Indígenas isolados serão “afetados diretamente”, diz ação

Segundo a ação civil pública, o “eixo projetado da estrada atravessa o Parque Nacional da Serra do Divisor (PNSD), Unidade de Conservação de Proteção Integral, criado pelo Decreto nº 97.839/1989 e que está incluído no programa ARPA (Programa Áreas Protegidas da Amazônia), a maior iniciativa de proteção de florestas tropicais do mundo, coordenado pelo Ministério do Meio Ambiente”.

Com 843 mil hectares, o parque da Serra do Divisor é apontado na ação “como uma das regiões mais ricas em espécies de toda a Amazônia Brasileira”. “Entre as espécies de alto valor para a conservação” encontrados na região estão “o tatu-canastra, a ariranha, a onça-pintada e o uacari-vermelho”. Entre os pássaros há “espécies notáveis por estarem ameaçadas” de extinção, como “a maracanã-de-cabeça-azul, o gavião-real, o gavião-pato, o bicudo verdadeiro e a mãe-da-lua-parda”.

As entidades retiraram as informações sobre os animais de um relatório realizado pelo próprio governo brasileiro em 2017, por meio do Ministério do Meio Ambiente, com o propósito de tornar o Parque Nacional da Serra do Divisor um Patrimônio Mundial da Unesco, vinculada à ONU (Organização das Nações Unidas). De acordo com a ação civil pública, o projeto da rodovia também vai interferir no “nas terras indígenas Nukini, Poyanawa e Jaminawa do Igarapé Preto”. O relatório técnico dos professores da Universidade Federal do Acre apontou uma população total de cerca de 18 mil indígenas no Peru e no Brasil na área de influência do empreendimento, considerando um raio de 40 km do eixo da rodovia.
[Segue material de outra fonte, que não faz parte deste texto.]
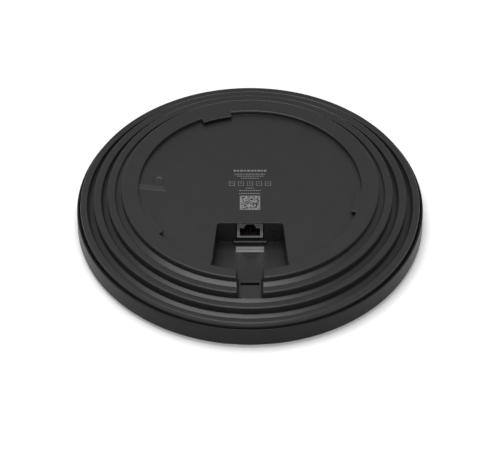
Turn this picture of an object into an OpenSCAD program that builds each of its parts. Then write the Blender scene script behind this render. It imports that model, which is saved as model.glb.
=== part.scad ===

“Existem ainda registros de grupos indígenas ainda não contatados, chamados ‘isolados’, que usam o território da linha de fronteira no Parque Nacional da Serra do Divisor no Brasil e Reserva Territorial Isconahua no Peru. Por esse motivo, essa área integra os chamados ‘corredores transfronteiriços dos isolados’ e será afetada diretamente pelo empreendimento”, diz a ação civil pública.